Job: Extract the lines between the ones holding "grip_of(1, foot, low))" and "for node in", inclusive, exactly as written and nothing more.

+===+

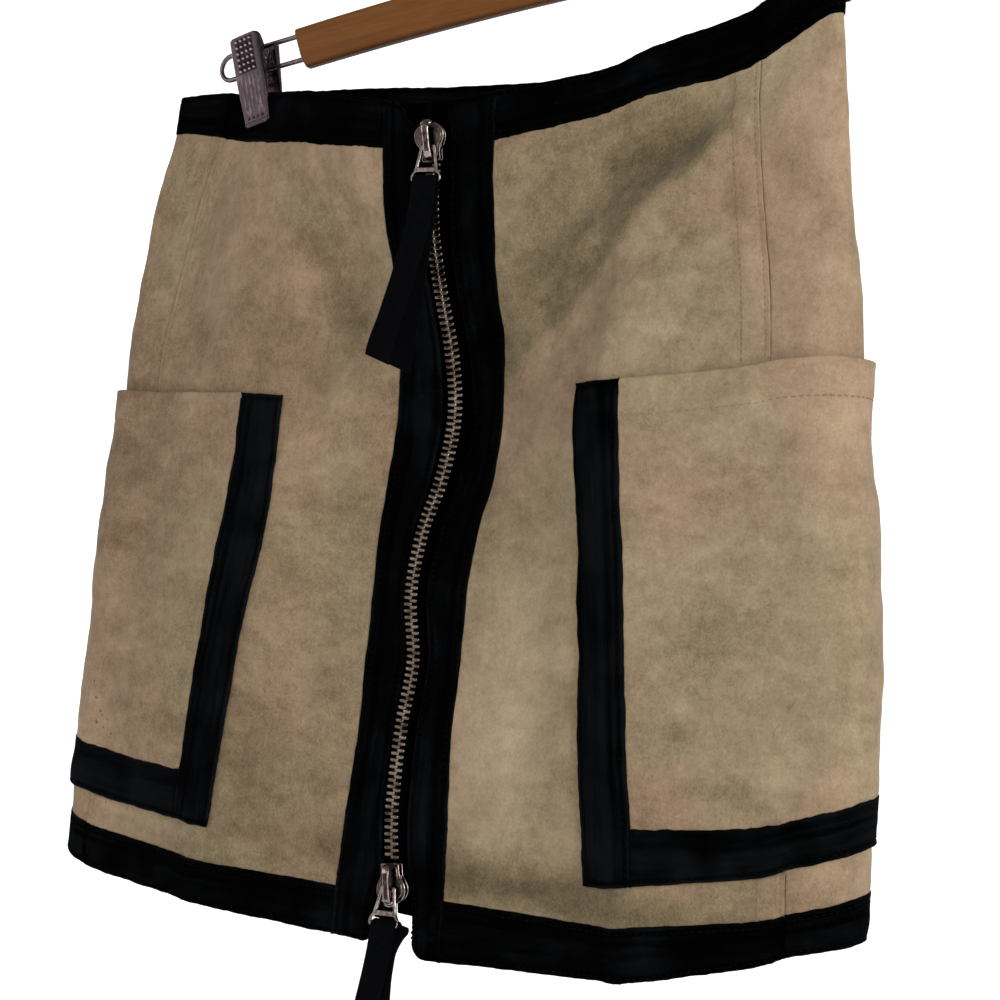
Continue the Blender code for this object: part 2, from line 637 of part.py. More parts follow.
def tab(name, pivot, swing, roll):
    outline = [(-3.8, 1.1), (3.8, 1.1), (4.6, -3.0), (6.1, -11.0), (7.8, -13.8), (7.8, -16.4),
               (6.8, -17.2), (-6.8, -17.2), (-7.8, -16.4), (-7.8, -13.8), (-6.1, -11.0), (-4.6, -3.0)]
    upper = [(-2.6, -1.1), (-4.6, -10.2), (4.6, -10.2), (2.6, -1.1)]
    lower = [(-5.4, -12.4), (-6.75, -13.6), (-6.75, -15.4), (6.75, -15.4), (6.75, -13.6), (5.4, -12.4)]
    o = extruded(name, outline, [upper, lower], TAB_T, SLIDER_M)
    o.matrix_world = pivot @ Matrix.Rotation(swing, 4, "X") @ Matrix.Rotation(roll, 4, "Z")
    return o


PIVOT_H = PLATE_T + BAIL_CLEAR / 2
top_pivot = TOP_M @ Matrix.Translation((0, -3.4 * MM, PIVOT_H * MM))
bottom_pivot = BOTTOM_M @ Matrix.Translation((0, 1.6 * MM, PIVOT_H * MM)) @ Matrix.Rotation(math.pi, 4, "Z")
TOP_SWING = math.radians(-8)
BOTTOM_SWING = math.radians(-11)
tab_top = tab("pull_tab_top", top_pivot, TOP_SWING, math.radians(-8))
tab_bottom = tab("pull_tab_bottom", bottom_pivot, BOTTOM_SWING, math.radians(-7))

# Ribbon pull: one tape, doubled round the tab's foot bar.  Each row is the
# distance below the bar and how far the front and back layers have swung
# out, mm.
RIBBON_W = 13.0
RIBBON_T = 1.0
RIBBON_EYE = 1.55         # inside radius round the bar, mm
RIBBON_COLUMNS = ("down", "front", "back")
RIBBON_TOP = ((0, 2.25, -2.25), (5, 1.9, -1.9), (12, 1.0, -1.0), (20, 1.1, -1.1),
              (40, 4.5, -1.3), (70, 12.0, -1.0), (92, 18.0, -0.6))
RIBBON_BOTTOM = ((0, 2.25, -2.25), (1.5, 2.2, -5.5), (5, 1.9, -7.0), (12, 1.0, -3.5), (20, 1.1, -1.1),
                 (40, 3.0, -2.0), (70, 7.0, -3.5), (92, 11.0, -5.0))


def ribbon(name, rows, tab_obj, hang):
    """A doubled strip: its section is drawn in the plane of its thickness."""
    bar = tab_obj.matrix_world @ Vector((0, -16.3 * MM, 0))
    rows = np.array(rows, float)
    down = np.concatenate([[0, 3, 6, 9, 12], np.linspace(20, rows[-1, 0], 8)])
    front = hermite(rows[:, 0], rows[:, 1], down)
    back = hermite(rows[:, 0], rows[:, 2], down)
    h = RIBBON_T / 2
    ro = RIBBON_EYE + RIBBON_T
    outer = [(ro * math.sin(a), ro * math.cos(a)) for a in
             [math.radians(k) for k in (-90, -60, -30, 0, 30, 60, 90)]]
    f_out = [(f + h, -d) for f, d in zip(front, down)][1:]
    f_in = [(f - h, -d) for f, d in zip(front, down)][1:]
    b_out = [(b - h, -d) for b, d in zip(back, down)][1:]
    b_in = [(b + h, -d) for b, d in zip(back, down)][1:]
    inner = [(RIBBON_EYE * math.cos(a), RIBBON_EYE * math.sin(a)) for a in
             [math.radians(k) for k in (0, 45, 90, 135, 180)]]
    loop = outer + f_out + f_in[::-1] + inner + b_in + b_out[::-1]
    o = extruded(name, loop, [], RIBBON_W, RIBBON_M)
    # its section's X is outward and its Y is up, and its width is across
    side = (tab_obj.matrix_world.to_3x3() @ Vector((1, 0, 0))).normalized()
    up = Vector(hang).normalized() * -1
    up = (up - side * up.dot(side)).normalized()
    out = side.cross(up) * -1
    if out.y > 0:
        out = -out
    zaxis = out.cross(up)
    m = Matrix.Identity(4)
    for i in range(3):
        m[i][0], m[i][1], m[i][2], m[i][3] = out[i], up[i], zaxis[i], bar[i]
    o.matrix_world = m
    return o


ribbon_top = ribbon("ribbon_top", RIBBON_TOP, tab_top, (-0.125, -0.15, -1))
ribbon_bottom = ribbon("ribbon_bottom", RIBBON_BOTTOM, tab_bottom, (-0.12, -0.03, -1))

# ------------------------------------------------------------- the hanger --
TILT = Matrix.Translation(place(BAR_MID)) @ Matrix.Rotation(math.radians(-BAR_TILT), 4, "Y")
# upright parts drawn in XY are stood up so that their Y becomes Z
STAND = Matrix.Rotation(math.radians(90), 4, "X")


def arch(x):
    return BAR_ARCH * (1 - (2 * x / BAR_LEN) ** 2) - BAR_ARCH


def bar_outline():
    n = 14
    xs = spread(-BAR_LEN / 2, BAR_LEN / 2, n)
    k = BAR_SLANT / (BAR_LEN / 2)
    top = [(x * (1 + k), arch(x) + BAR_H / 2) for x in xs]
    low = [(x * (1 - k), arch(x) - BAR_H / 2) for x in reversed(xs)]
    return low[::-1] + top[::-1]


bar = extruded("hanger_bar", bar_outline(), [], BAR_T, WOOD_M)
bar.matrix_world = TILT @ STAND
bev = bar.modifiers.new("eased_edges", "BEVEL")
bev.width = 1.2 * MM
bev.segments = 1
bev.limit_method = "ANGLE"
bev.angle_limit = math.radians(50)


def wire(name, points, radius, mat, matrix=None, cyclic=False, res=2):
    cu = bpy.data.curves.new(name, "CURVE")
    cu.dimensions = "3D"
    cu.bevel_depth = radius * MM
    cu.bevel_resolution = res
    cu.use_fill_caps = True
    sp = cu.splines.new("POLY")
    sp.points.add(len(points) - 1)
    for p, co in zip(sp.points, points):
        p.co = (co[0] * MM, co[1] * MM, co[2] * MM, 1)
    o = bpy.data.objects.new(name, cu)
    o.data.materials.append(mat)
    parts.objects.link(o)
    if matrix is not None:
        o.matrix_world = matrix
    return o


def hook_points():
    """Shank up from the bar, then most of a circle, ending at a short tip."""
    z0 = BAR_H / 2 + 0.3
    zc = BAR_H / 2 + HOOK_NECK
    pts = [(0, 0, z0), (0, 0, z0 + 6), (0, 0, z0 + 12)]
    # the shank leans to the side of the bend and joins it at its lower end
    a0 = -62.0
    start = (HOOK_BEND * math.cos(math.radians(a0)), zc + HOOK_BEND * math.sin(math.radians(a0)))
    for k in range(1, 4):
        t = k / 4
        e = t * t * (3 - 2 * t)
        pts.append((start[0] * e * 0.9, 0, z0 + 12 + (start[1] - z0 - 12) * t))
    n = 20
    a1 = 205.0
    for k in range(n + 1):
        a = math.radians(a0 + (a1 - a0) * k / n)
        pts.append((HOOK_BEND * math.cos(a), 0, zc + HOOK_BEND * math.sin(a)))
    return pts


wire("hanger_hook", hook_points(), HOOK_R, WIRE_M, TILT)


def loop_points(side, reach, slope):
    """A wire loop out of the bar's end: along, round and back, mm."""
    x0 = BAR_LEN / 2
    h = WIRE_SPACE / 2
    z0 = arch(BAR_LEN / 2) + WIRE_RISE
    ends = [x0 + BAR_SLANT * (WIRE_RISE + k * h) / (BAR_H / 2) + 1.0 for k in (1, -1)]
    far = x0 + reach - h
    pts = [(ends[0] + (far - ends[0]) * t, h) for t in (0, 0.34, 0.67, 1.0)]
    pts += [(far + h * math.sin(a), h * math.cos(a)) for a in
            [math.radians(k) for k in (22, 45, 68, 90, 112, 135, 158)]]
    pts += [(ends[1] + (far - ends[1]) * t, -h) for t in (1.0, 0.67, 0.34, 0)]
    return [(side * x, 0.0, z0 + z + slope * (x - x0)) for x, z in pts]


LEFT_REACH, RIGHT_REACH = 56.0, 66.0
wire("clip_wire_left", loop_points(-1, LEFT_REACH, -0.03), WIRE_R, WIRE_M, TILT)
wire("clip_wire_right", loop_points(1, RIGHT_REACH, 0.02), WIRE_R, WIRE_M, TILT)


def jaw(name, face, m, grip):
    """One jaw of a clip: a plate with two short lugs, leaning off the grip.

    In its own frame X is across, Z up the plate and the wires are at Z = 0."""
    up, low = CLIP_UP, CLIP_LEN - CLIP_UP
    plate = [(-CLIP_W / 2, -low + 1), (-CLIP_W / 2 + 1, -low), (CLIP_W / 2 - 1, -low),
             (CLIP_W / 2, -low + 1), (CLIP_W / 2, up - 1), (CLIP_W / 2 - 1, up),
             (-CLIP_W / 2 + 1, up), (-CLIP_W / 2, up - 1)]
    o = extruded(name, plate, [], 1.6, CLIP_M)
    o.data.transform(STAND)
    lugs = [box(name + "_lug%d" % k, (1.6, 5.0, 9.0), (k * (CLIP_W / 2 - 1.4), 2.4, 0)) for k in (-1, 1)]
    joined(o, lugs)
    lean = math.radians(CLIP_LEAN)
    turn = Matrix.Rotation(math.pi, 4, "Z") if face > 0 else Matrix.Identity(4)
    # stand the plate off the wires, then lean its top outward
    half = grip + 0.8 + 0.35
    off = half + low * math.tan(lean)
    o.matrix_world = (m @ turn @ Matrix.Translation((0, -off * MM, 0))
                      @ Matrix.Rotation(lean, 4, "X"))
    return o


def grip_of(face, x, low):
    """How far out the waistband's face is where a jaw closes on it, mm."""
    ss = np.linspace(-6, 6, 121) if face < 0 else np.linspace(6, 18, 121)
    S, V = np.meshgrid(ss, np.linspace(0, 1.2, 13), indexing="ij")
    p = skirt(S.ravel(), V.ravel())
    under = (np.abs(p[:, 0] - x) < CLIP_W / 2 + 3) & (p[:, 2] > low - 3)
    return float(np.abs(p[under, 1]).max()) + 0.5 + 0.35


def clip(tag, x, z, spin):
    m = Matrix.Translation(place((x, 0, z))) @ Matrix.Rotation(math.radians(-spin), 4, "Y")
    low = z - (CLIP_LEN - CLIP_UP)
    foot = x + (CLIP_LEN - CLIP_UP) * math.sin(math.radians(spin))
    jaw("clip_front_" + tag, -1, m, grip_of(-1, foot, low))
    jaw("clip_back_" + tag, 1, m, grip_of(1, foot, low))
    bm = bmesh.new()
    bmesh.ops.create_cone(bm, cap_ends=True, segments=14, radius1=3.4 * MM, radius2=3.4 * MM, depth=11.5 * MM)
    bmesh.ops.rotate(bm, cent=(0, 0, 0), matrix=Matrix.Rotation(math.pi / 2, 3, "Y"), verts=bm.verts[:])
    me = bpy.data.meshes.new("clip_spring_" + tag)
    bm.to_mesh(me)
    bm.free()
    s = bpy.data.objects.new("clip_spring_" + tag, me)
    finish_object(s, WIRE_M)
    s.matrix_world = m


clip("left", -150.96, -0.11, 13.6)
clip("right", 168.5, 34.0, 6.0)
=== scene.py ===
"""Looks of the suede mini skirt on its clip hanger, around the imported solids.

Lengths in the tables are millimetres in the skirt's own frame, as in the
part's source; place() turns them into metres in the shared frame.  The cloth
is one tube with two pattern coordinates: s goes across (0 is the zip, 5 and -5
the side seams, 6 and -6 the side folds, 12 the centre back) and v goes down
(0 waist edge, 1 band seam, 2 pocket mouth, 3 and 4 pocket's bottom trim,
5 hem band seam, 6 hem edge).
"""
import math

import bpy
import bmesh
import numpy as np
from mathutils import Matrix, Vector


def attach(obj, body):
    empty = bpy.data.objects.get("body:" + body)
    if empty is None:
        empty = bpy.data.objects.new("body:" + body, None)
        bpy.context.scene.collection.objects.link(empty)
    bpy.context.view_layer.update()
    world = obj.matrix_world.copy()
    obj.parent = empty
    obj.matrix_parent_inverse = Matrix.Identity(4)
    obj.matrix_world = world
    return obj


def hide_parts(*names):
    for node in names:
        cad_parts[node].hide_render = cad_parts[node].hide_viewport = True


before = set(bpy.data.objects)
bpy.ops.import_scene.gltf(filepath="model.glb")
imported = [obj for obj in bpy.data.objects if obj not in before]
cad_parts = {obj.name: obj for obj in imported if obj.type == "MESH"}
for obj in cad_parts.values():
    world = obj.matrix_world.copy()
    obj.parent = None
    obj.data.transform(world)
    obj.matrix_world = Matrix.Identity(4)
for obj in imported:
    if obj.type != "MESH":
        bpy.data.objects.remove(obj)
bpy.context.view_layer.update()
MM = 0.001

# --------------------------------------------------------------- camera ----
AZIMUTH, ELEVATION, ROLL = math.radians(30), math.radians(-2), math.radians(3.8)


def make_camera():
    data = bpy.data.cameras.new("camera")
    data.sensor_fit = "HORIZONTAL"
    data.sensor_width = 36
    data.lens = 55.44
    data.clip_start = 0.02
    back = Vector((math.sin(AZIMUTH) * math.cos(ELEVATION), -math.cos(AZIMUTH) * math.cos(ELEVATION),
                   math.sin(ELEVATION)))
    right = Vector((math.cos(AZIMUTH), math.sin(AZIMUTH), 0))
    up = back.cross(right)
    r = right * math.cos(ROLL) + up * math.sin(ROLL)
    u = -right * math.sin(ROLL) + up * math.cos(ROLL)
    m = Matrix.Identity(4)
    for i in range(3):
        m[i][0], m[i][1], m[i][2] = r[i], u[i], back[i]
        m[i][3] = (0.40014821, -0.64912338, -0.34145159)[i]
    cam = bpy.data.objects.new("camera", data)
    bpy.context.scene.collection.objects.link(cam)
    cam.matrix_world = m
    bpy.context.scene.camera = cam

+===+

Solution to the problem:
    jaw("clip_back_" + tag, 1, m, grip_of(1, foot, low))
    bm = bmesh.new()
    bmesh.ops.create_cone(bm, cap_ends=True, segments=14, radius1=3.4 * MM, radius2=3.4 * MM, depth=11.5 * MM)
    bmesh.ops.rotate(bm, cent=(0, 0, 0), matrix=Matrix.Rotation(math.pi / 2, 3, "Y"), verts=bm.verts[:])
    me = bpy.data.meshes.new("clip_spring_" + tag)
    bm.to_mesh(me)
    bm.free()
    s = bpy.data.objects.new("clip_spring_" + tag, me)
    finish_object(s, WIRE_M)
    s.matrix_world = m


clip("left", -150.96, -0.11, 13.6)
clip("right", 168.5, 34.0, 6.0)
=== scene.py ===
"""Looks of the suede mini skirt on its clip hanger, around the imported solids.

Lengths in the tables are millimetres in the skirt's own frame, as in the
part's source; place() turns them into metres in the shared frame.  The cloth
is one tube with two pattern coordinates: s goes across (0 is the zip, 5 and -5
the side seams, 6 and -6 the side folds, 12 the centre back) and v goes down
(0 waist edge, 1 band seam, 2 pocket mouth, 3 and 4 pocket's bottom trim,
5 hem band seam, 6 hem edge).
"""
import math

import bpy
import bmesh
import numpy as np
from mathutils import Matrix, Vector


def attach(obj, body):
    empty = bpy.data.objects.get("body:" + body)
    if empty is None:
        empty = bpy.data.objects.new("body:" + body, None)
        bpy.context.scene.collection.objects.link(empty)
    bpy.context.view_layer.update()
    world = obj.matrix_world.copy()
    obj.parent = empty
    obj.matrix_parent_inverse = Matrix.Identity(4)
    obj.matrix_world = world
    return obj


def hide_parts(*names):
    for node in names:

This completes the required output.